Rugby, das Spiel für alle - ob klein, dick, groß, klein, schnell oder stark - so zumindest lautet das lang gepredigte Mantra des ovalen Ballsports. Nun gilt dieses künftig wohl nur noch mit einer entscheidenden Einschränkung: Transgender-Frauen dürfen künftig nach einer World-Rugby-Entscheidung durch das Exekutivkomitee im internationalen Frauen-Rugby nicht mehr antreten. Die Teilnahme im Herren-Bereich bleibt ebenso möglich, wie die Teilnahme im Amateur-Sport, sofern die jeweiligen Verbände sich dazu entscheiden, es so zu regeln.
Die Deutschen Rugby-Frauen standen den Bestrebungen seitens des Weltverbands zu einer Neuregelung schon im August skeptisch gegenüber, wie die Vize-Vorsitzende Anne-Marie Kortas damals gegenüber TR bestätigte.
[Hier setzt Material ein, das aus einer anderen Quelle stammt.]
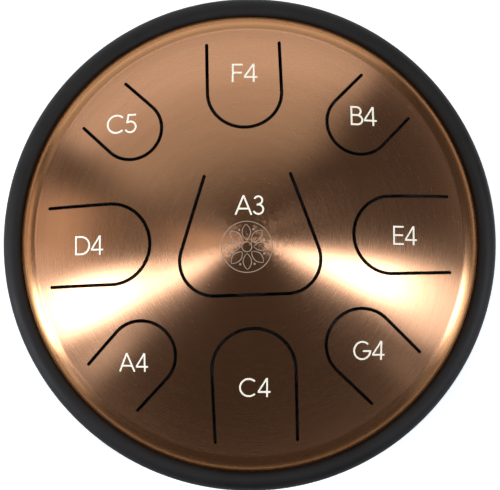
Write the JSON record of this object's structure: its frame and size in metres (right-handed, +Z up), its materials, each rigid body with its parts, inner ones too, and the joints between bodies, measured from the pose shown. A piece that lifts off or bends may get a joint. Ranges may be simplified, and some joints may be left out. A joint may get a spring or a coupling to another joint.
{
  "type": "tongue drum",
  "caption": "Round domed steel drum with slotted tongues of graded size that ring when struck, a rubber rim, a sound port underneath and rubber feet.",
  "frame": {"origin": "on the drum's vertical axis, level with the undersides of the feet", "axes": "+Z up along the drum's axis; +Y from the centre towards the F4 tongue, opposite the C4 tongue; +X towards the E4 tongue"},
  "size_m": [0.36, 0.36, 0.1477],
  "materials": {
    "bronzed_steel": "stainless steel brushed in circles, with a warm copper-bronze colour coat, semi-gloss",
    "black_rubber": "satin moulded rubber",
    "zinc_plate": "zinc-plated fasteners",
    "white_mark": null
  },
  "bodies": {
    "drum": {"top_shell": "bronzed_steel", "bottom_shell": "bronzed_steel", "rim_bumper": "black_rubber", "seam_gasket": "black_rubber", "port_edging": "black_rubber", "foot_1": "black_rubber", "foot_2": "black_rubber", "foot_3": "black_rubber", "foot_4": "black_rubber", "foot_screw_1": "zinc_plate", "foot_screw_2": "zinc_plate", "foot_screw_3": "zinc_plate", "foot_screw_4": "zinc_plate", "foot_washer_1": "zinc_plate", "foot_washer_2": "zinc_plate", "foot_washer_3": "zinc_plate", "foot_washer_4": "zinc_plate", "foot_nut_1": "zinc_plate", "foot_nut_2": "zinc_plate", "foot_nut_3": "zinc_plate", "foot_nut_4": "zinc_plate"},
    "tongue_a3": {"tongue_a3": "bronzed_steel"},
    "tongue_c4": {"tongue_c4": "bronzed_steel"},
    "tongue_d4": {"tongue_d4": "bronzed_steel"},
    "tongue_e4": {"tongue_e4": "bronzed_steel"},
    "tongue_f4": {"tongue_f4": "bronzed_steel"},
    "tongue_g4": {"tongue_g4": "bronzed_steel"},
    "tongue_a4": {"tongue_a4": "bronzed_steel"},
    "tongue_b4": {"tongue_b4": "bronzed_steel"},
    "tongue_c5": {"tongue_c5": "bronzed_steel"}
  },
  "joints": [
    {"name": "tongue_a3_flex", "type": "hinge", "parent": "drum", "child": "tongue_a3", "pos_m": [0, 0.0438, 0.14307], "axis": [-1, 0, 0], "range_deg": [-1, 1], "stiffness_Nm_per_rad": 351},
    {"name": "tongue_c4_flex", "type": "hinge", "parent": "drum", "child": "tongue_c4", "pos_m": [0, -0.1423, 0.10234], "axis": [1, 0, 0], "range_deg": [-1, 1], "stiffness_Nm_per_rad": 324},
    {"name": "tongue_d4_flex", "type": "hinge", "parent": "drum", "child": "tongue_d4", "pos_m": [-0.1423, 0, 0.10234], "axis": [0, -1, 0], "range_deg": [-1, 1], "stiffness_Nm_per_rad": 300},
    {"name": "tongue_e4_flex", "type": "hinge", "parent": "drum", "child": "tongue_e4", "pos_m": [0.1423, 0, 0.10234], "axis": [0, 1, 0], "range_deg": [-1, 1], "stiffness_Nm_per_rad": 318},
    {"name": "tongue_f4_flex", "type": "hinge", "parent": "drum", "child": "tongue_f4", "pos_m": [0, 0.1423, 0.10234], "axis": [-1, 0, 0], "range_deg": [-1, 1], "stiffness_Nm_per_rad": 267},
    {"name": "tongue_g4_flex", "type": "hinge", "parent": "drum", "child": "tongue_g4", "pos_m": [0.10062, -0.10062, 0.10234], "axis": [0.7071, 0.7071, 0], "range_deg": [-1, 1], "stiffness_Nm_per_rad": 264},
    {"name": "tongue_a4_flex", "type": "hinge", "parent": "drum", "child": "tongue_a4", "pos_m": [-0.10062, -0.10062, 0.10234], "axis": [0.7071, -0.7071, 0], "range_deg": [-1, 1], "stiffness_Nm_per_rad": 254},
    {"name": "tongue_b4_flex", "type": "hinge", "parent": "drum", "child": "tongue_b4", "pos_m": [0.10062, 0.10062, 0.10234], "axis": [-0.7071, 0.7071, 0], "range_deg": [-1, 1], "stiffness_Nm_per_rad": 249},
    {"name": "tongue_c5_flex", "type": "hinge", "parent": "drum", "child": "tongue_c5", "pos_m": [-0.10062, 0.10062, 0.10234], "axis": [-0.7071, -0.7071, 0], "range_deg": [-1, 1], "stiffness_Nm_per_rad": 235}
  ]
}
Ein solcher Schritt führe die Werte des Sports „ad absurdum“, so die Spielerin des RK 03 Berlin vor zwei Monaten (Link zum Artikel).
Bisher hatten im Rugby dieselben Regeln gegolten, wie im sonstigen internationalen Spitzensport: Nach Regularien des IOC können Trans-Frauen seit 2004 in Wettkämpfen antreten, solange sie mindestens ein Jahr lang medikamentös ihr Testosteron-Level künstlich auf ein Niveau von unter 5 nmol/L senken. Diese Behandlung soll die körperlichen Vorteile für Trans-Frauen, welche die männliche Pubertät durchlebt haben, ausgleichen.
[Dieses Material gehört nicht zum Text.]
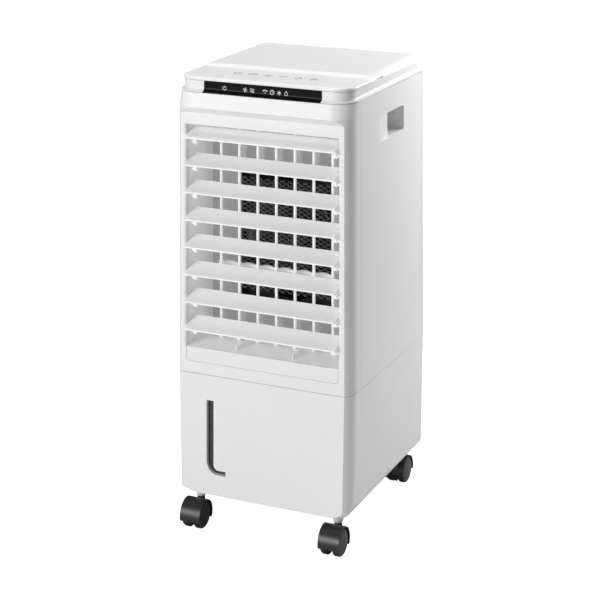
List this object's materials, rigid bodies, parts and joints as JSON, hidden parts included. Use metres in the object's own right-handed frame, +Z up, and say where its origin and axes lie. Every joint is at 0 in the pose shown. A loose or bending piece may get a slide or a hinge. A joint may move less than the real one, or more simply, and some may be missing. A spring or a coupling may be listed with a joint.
{
  "type": "evaporative cooler",
  "caption": "Upright white evaporative air cooler with tilting front blades, swing vanes, fan, pad, rear water drawer and twin-wheel casters.",
  "frame": {"origin": "on the floor, under the middle of the cabinet", "axes": "+Z up, -Y out of the air outlet, +X to the right seen from the front"},
  "size_m": [0.256, 0.2933, 0.6075],
  "materials": {
    "white_shell": "fine satin moulded white",
    "white_louver": "smooth satin white",
    "black_gloss": "gloss black",
    "smoke_window": "smoked clear",
    "black_plastic": "satin black",
    "caster_tread": "smooth black nylon",
    "steel": "bright zinc",
    "motor_metal": "plain metal",
    "circuit_board": "green board",
    "grey_plastic": "moulded grey",
    "clear_plastic": "milky clear",
    "pad_paper": "corrugated paper",
    "filter_mesh": "woven nylon mesh",
    "pale_collar": "smooth pale nylon"
  },
  "bodies": {
    "cabinet": {"air_duct": "white_louver", "back_panel": "white_shell", "base_housing": "white_shell", "case_screws": "steel", "caster_sockets": "pale_collar", "control_board": "circuit_board", "control_plate": "white_shell", "cooling_pad": "pad_paper", "display_window": "black_gloss", "fan_motor": "motor_metal", "fan_shroud": "black_plastic", "front_panel": "white_shell", "left_side_panel": "white_shell", "level_window": "smoke_window", "louver_frame": "white_louver", "outlet_guard": "black_plastic", "pad_frame": "grey_plastic", "power_cord": "black_plastic", "right_side_panel": "white_shell", "swing_motor": "motor_metal", "top_cap": "white_shell", "water_tray": "grey_plastic", "water_tube": "clear_plastic"},
    "blade_1": {"louver_blade_1": "white_louver"},
    "blade_2": {"louver_blade_2": "white_louver"},
    "blade_3": {"louver_blade_3": "white_louver"},
    "blade_4": {"louver_blade_4": "white_louver"},
    "blade_5": {"louver_blade_5": "white_louver"},
    "blade_6": {"louver_blade_6": "white_louver"},
    "blade_7": {"louver_blade_7": "white_louver"},
    "blade_8": {"louver_blade_8": "white_louver"},
    "blade_link_bar": {"blade_link": "white_louver"},
    "vane_1": {"swing_vane_1": "white_louver"},
    "vane_2": {"swing_vane_2": "white_louver"},
    "vane_3": {"swing_vane_3": "white_louver"},
    "vane_4": {"swing_vane_4": "white_louver"},
    "vane_5": {"swing_vane_5": "white_louver"},
    "vane_6": {"swing_vane_6": "white_louver"},
    "vane_7": {"swing_vane_7": "white_louver"},
    "vane_tie": {"vane_tie_bar": "white_louver"},
    "fan": {"fan_wheel": "black_plastic", "fan_shaft": "steel"},
    "tank": {"water_tank": "clear_plastic", "tank_door": "white_shell", "water_pump": "grey_plastic"},
    "filter": {"filter_frame": "white_shell", "dust_filter": "filter_mesh"},
    "caster_front_left": {"caster_hood_front_left": "black_plastic", "caster_axle_front_left": "steel"},
    "wheels_front_left": {"caster_wheels_front_left": "caster_tread"},
    "caster_front_right": {"caster_hood_front_right": "black_plastic", "caster_axle_front_right": "steel"},
    "wheels_front_right": {"caster_wheels_front_right": "caster_tread"},
    "caster_rear_left": {"caster_hood_rear_left": "black_plastic", "caster_axle_rear_left": "steel"},
    "wheels_rear_left": {"caster_wheels_rear_left": "caster_tread"},
    "caster_rear_right": {"caster_hood_rear_right": "black_plastic", "caster_axle_rear_right": "steel"},
    "wheels_rear_right": {"caster_wheels_rear_right": "caster_tread"}
  },
  "joints": [
    {"name": "blade_1_tilt", "type": "hinge", "parent": "cabinet", "child": "blade_1", "pos_m": [0, -0.121, 0.5137], "axis": [1, 0, 0], "range_deg": [-25, 30]},
    {"name": "blade_2_tilt", "type": "hinge", "parent": "cabinet", "child": "blade_2", "pos_m": [0, -0.121, 0.4773], "axis": [1, 0, 0], "range_deg": [-25, 30]},
    {"name": "blade_3_tilt", "type": "hinge", "parent": "cabinet", "child": "blade_3", "pos_m": [0, -0.121, 0.4409], "axis": [1, 0, 0], "range_deg": [-25, 30]},
    {"name": "blade_4_tilt", "type": "hinge", "parent": "cabinet", "child": "blade_4", "pos_m": [0, -0.121, 0.4045], "axis": [1, 0, 0], "range_deg": [-25, 30]},
    {"name": "blade_5_tilt", "type": "hinge", "parent": "cabinet", "child": "blade_5", "pos_m": [0, -0.121, 0.3681], "axis": [1, 0, 0], "range_deg": [-25, 30]},
    {"name": "blade_6_tilt", "type": "hinge", "parent": "cabinet", "child": "blade_6", "pos_m": [0, -0.121, 0.3317], "axis": [1, 0, 0], "range_deg": [-25, 30]},
    {"name": "blade_7_tilt", "type": "hinge", "parent": "cabinet", "child": "blade_7", "pos_m": [0, -0.121, 0.2953], "axis": [1, 0, 0], "range_deg": [-25, 30]},
    {"name": "blade_8_tilt", "type": "hinge", "parent": "cabinet", "child": "blade_8", "pos_m": [0, -0.121, 0.2589], "axis": [1, 0, 0], "range_deg": [-25, 30]},
    {"name": "blade_link_pivot", "type": "hinge", "parent": "blade_1", "child": "blade_link_bar", "pos_m": [0.1065, -0.1105, 0.5137], "axis": [1, 0, 0], "range_deg": [-30, 25]},
    {"name": "vane_1_swing", "type": "hinge", "parent": "cabinet", "child": "vane_1", "pos_m": [-0.08205, -0.0844, 0.39], "axis": [0, 0, 1], "range_deg": [-66, 14]},
    {"name": "vane_2_swing", "type": "hinge", "parent": "cabinet", "child": "vane_2", "pos_m": [-0.0547, -0.0844, 0.39], "axis": [0, 0, 1], "range_deg": [-66, 14]},
    {"name": "vane_3_swing", "type": "hinge", "parent": "cabinet", "child": "vane_3", "pos_m": [-0.02735, -0.0844, 0.39], "axis": [0, 0, 1], "range_deg": [-66, 14]},
    {"name": "vane_4_swing", "type": "hinge", "parent": "cabinet", "child": "vane_4", "pos_m": [0, -0.0844, 0.39], "axis": [0, 0, 1], "range_deg": [-66, 14]},
    {"name": "vane_5_swing", "type": "hinge", "parent": "cabinet", "child": "vane_5", "pos_m": [0.02735, -0.0844, 0.39], "axis": [0, 0, 1], "range_deg": [-66, 14]},
    {"name": "vane_6_swing", "type": "hinge", "parent": "cabinet", "child": "vane_6", "pos_m": [0.0547, -0.0844, 0.39], "axis": [0, 0, 1], "range_deg": [-66, 14]},
    {"name": "vane_7_swing", "type": "hinge", "parent": "cabinet", "child": "vane_7", "pos_m": [0.08205, -0.0844, 0.39], "axis": [0, 0, 1], "range_deg": [-66, 14]},
    {"name": "vane_tie_pivot", "type": "hinge", "parent": "vane_4", "child": "vane_tie", "pos_m": [-0.00658, -0.07092, 0.341], "axis": [0, 0, 1], "range_deg": [-14, 66]},
    {"name": "fan_spin", "type": "hinge", "parent": "cabinet", "child": "fan", "pos_m": [0, -0.02, 0.3795], "axis": [0, 1, 0], "continuous": true},
    {"name": "tank_slide", "type": "slide", "parent": "cabinet", "child": "tank", "axis": [0, 1, 0], "range_m": [0, 0.18]},
    {"name": "filter_slide", "type": "slide", "parent": "cabinet", "child": "filter", "axis": [0, 1, 0], "range_m": [0, 0.03]},
    {"name": "caster_front_left_swivel", "type": "hinge", "parent": "cabinet", "child": "caster_front_left", "pos_m": [-0.1, -0.109, 0.06], "axis": [0, 0, 1], "continuous": true},
    {"name": "wheels_front_left_spin", "type": "hinge", "parent": "caster_front_left", "child": "wheels_front_left", "pos_m": [-0.1, -0.124, 0.0178], "axis": [1, 0, 0], "continuous": true},
    {"name": "caster_front_right_swivel", "type": "hinge", "parent": "cabinet", "child": "caster_front_right", "pos_m": [0.1, -0.109, 0.06], "axis": [0, 0, 1], "continuous": true},
    {"name": "wheels_front_right_spin", "type": "hinge", "parent": "caster_front_right", "child": "wheels_front_right", "pos_m": [0.1, -0.124, 0.0178], "axis": [1, 0, 0], "continuous": true},
    {"name": "caster_rear_left_swivel", "type": "hinge", "parent": "cabinet", "child": "caster_rear_left", "pos_m": [-0.095, 0.109, 0.06], "axis": [0, 0, 1], "continuous": true},
    {"name": "wheels_rear_left_spin", "type": "hinge", "parent": "caster_rear_left", "child": "wheels_rear_left", "pos_m": [-0.095, 0.124, 0.0178], "axis": [1, 0, 0], "continuous": true},
    {"name": "caster_rear_right_swivel", "type": "hinge", "parent": "cabinet", "child": "caster_rear_right", "pos_m": [0.095, 0.109, 0.06], "axis": [0, 0, 1], "continuous": true},
    {"name": "wheels_rear_right_spin", "type": "hinge", "parent": "caster_rear_right", "child": "wheels_rear_right", "pos_m": [0.095, 0.124, 0.0178], "axis": [1, 0, 0], "continuous": true}
  ],
  "couplings": [
    {"joint": "blade_2_tilt", "follows": "blade_1_tilt", "ratio": 1},
    {"joint": "blade_3_tilt", "follows": "blade_1_tilt", "ratio": 1},
    {"joint": "blade_4_tilt", "follows": "blade_1_tilt", "ratio": 1},
    {"joint": "blade_5_tilt", "follows": "blade_1_tilt", "ratio": 1},
    {"joint": "blade_6_tilt", "follows": "blade_1_tilt", "ratio": 1},
    {"joint": "blade_7_tilt", "follows": "blade_1_tilt", "ratio": 1},
    {"joint": "blade_8_tilt", "follows": "blade_1_tilt", "ratio": 1},
    {"joint": "blade_link_pivot", "follows": "blade_1_tilt", "ratio": -1},
    {"joint": "vane_1_swing", "follows": "vane_4_swing", "ratio": 1},
    {"joint": "vane_2_swing", "follows": "vane_4_swing", "ratio": 1},
    {"joint": "vane_3_swing", "follows": "vane_4_swing", "ratio": 1},
    {"joint": "vane_5_swing", "follows": "vane_4_swing", "ratio": 1},
    {"joint": "vane_6_swing", "follows": "vane_4_swing", "ratio": 1},
    {"joint": "vane_7_swing", "follows": "vane_4_swing", "ratio": 1},
    {"joint": "vane_tie_pivot", "follows": "vane_4_swing", "ratio": -1}
  ]
}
World Rugby sieht Transfrauen als Gefahr im Frauen-Rugby
Bei World Rugby hat man nun einen achtmonatigen Konsultationsprozess einer Taskforce unter dem Vorsitz der kanadischen Psychiaterin und Ex-Spielerin Dr. Araba Chintoh abgeschlossen. Laut World-Rugby-Darstellung sei man nach der Konsultation mit zahlreichen Stakeholdern und nach der Analyse dutzender relevanter Studien zu dem Ergebnis gekommen, dass Transfrauen im Vollkontakt-Rugby der Frauen eine Gefahr darstellen.
Beispielsweise würde die bei Männern im Schnitt um 45% höhere Muskelmasse durch die Hormontherapie nur um 4% gesenkt. Die im Schnitt 30 bis 60% höheren Kraftwerte würden ebenso nur um bis zu 9% gesenkt. Es verblieben für Transfrauen also weiterhin klare Vorteile gegenüber ihren Cis-Konkurrentinnen. Das wiederum, so die Darstellung von World Rugby, würde zu größeren Risiken im Vollkontakt-Rugby führen - beispielsweise, da im Herren-Rugby 30% höhere Kräfte auf Kopf und Nacken wirken.
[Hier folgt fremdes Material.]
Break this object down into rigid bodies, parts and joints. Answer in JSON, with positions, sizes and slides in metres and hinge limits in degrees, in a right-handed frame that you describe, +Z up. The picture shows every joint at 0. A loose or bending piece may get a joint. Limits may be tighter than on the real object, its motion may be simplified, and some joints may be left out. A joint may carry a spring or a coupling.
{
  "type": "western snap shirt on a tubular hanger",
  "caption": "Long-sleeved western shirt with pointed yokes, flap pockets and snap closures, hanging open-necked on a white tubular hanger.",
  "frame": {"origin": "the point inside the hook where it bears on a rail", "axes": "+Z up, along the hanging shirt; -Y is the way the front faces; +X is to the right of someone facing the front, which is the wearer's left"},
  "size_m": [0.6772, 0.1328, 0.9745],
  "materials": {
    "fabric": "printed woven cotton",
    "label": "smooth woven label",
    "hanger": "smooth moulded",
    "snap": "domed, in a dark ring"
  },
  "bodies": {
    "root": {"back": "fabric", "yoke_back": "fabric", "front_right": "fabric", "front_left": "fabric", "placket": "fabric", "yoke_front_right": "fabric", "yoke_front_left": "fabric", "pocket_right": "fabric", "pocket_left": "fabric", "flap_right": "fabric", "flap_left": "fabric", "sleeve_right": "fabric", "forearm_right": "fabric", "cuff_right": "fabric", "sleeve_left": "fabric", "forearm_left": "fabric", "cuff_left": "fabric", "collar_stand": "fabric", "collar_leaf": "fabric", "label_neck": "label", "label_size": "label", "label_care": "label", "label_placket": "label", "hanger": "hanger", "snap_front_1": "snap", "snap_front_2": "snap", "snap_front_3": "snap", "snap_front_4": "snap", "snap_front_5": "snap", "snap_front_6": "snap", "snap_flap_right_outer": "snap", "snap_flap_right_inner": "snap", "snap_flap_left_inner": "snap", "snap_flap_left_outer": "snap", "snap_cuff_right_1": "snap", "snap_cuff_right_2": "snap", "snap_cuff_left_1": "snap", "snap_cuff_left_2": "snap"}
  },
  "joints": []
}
Kritiker an der Vorgehensweise von World Rugby monieren, dass ein Großteil der veröffentlichten Zahlen auf Studien ohne Rugby-Kontext zurückzuführen seien und man diese nicht eins-zu-eins auf den ovalen Ballsport übertragen könne. Joanna Harper, Doktorandin an der Loughborough Universität und die einzige Transfrau in der World-Rugby-Taskforce, ist der Überzeugung, dass man bereits mit einer vorgefertigten Meinung in diesen Prozess gegangen sei. Sinnvoller sei es in Sportarten, in denen sich körperliche Vorteile ergäben, die Anzahl von Trans-Frauen zu begrenzen, wie sie gegenüber dem Deutschlandfunk erklärte.
Die englische RFU reagiert und lässt Transfrauen weiter teilnehmen
In England hat sich der dortige Verband RFU bereits dazu entschlossen, Trans-Frauen weiterhin die Möglichkeit zu geben, auf allen Ebenen bis hin zur Premiership mit Ausnahme der Nationalmannschaft zu spielen, die unter World-Rugby-Regeln fällt. Man werde Transfrauen weiter spielen lassen, aber dennoch auch künftig Inklusivität und Fairness miteinander abwägen, so ein Sprecher gegenüber dem Londoner Guardian.
In Deutschland dürfte es angesichts des Meinungsbildes in der hiesigen Community schlussendlich auf eine ähnliche Regelung hinauslaufen, jedoch hat sich der DRV formell mit dem Thema noch nicht beschäftigt. Eines steht jedoch fest: Die World-Rugby-Entscheidung beendet die Diskussion nicht, sie entfacht sie erst so richtig.